>> begin Working data
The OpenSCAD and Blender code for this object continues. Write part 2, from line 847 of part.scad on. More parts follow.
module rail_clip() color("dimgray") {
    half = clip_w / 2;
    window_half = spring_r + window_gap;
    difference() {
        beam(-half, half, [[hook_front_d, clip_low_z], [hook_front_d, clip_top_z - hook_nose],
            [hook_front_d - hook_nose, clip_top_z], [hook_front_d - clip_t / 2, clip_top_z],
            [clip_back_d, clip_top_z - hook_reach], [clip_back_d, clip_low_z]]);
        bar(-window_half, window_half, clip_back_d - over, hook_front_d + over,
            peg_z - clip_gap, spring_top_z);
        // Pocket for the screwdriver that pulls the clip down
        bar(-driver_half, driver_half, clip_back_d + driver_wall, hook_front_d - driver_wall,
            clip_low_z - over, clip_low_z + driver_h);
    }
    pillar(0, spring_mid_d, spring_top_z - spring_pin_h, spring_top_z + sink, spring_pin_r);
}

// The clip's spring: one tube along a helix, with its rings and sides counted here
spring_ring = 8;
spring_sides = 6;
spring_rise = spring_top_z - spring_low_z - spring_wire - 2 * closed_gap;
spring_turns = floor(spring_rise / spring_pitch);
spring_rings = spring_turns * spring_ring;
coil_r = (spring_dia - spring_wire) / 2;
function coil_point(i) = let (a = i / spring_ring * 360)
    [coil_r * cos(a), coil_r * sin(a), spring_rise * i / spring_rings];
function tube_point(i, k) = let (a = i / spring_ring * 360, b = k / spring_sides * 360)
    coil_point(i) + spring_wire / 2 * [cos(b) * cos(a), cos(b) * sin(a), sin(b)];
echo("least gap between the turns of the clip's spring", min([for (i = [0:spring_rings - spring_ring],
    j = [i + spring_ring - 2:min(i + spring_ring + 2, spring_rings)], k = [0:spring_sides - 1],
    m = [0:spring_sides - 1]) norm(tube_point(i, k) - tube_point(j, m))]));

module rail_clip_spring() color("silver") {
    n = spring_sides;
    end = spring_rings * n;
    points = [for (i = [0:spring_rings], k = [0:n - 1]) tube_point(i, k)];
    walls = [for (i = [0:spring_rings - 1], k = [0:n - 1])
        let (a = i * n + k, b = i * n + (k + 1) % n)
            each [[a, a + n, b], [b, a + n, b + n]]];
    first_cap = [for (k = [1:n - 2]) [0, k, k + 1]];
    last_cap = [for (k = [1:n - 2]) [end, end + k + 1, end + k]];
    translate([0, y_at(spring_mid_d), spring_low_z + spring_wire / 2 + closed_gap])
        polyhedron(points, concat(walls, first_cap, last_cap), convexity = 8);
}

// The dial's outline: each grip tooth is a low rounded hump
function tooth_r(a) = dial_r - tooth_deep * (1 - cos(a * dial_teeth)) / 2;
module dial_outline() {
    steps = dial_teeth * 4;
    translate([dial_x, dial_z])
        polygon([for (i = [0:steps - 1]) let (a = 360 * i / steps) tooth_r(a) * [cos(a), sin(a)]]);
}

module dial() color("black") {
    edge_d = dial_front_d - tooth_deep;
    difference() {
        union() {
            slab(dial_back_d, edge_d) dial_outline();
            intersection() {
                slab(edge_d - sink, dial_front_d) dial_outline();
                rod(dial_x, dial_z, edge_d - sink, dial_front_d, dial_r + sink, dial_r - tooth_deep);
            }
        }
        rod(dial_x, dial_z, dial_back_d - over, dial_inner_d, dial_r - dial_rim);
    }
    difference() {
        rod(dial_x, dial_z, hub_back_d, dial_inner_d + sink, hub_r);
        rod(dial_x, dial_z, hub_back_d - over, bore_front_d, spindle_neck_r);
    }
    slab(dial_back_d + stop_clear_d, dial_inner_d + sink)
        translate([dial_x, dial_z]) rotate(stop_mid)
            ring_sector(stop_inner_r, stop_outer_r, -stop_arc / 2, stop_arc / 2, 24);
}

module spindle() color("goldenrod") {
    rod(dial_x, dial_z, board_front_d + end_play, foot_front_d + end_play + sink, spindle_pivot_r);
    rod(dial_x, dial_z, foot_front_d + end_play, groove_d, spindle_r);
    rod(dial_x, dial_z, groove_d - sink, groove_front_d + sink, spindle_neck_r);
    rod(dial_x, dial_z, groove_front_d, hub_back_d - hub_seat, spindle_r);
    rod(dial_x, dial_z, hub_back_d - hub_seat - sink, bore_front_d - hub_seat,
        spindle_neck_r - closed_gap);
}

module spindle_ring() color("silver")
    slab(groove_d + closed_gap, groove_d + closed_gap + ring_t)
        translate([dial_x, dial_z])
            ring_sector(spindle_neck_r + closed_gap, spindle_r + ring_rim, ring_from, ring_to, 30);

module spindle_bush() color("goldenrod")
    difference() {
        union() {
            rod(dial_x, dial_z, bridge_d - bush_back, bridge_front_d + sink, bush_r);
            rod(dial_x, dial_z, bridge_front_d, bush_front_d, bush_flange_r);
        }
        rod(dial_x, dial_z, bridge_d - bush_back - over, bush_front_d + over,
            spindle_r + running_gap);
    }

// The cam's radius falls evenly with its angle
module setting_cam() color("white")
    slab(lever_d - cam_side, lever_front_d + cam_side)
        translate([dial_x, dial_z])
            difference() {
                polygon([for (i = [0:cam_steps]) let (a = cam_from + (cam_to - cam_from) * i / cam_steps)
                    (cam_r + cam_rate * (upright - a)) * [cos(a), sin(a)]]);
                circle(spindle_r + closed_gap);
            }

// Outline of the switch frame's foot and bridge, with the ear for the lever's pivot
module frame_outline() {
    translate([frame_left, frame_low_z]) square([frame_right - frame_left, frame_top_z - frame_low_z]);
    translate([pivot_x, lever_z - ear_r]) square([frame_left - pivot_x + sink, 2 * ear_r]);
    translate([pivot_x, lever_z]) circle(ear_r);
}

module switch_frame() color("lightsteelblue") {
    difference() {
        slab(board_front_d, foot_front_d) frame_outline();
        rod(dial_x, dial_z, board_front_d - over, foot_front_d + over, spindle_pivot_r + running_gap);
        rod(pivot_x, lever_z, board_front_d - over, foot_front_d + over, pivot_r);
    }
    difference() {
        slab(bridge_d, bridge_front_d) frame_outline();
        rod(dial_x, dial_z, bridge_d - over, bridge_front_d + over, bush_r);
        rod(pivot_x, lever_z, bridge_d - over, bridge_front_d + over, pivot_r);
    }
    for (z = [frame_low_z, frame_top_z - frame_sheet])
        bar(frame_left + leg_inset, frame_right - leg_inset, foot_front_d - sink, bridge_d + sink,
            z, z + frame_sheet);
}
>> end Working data
>> begin Working data
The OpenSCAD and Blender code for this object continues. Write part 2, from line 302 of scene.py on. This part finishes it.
>> end Working data
>> begin Working data
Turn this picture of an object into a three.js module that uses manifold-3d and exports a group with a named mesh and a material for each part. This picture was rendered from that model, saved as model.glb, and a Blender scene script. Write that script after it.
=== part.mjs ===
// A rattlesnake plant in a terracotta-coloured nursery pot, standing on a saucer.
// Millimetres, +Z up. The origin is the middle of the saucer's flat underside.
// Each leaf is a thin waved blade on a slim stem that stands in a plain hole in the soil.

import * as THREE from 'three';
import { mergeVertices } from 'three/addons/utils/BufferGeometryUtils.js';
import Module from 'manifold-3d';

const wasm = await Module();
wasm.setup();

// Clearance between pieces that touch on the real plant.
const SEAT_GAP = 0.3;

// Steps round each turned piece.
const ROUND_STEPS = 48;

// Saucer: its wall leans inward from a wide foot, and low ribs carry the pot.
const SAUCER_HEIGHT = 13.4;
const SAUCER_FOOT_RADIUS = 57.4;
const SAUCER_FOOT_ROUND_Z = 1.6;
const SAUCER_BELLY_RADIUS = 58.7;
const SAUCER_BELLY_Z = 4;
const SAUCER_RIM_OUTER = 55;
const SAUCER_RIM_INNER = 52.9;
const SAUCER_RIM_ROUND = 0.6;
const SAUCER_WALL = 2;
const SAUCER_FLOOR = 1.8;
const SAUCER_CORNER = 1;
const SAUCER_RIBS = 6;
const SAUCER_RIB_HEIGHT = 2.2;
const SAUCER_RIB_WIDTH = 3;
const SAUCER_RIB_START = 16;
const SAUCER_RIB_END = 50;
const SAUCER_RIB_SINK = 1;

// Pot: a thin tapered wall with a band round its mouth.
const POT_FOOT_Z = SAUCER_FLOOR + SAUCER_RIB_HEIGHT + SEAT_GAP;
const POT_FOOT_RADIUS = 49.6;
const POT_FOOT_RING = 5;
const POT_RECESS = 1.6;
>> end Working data
* [Aim]: Only the lines from the one containing "Turn this picture" to the one containing "import Module from 'manifold-3d';" are to be printed, both ends included, exactly as written.

* [Written response]:
Turn this picture of an object into a three.js module that uses manifold-3d and exports a group with a named mesh and a material for each part. This picture was rendered from that model, saved as model.glb, and a Blender scene script. Write that script after it.
=== part.mjs ===
// A rattlesnake plant in a terracotta-coloured nursery pot, standing on a saucer.
// Millimetres, +Z up. The origin is the middle of the saucer's flat underside.
// Each leaf is a thin waved blade on a slim stem that stands in a plain hole in the soil.

import * as THREE from 'three';
import { mergeVertices } from 'three/addons/utils/BufferGeometryUtils.js';
import Module from 'manifold-3d';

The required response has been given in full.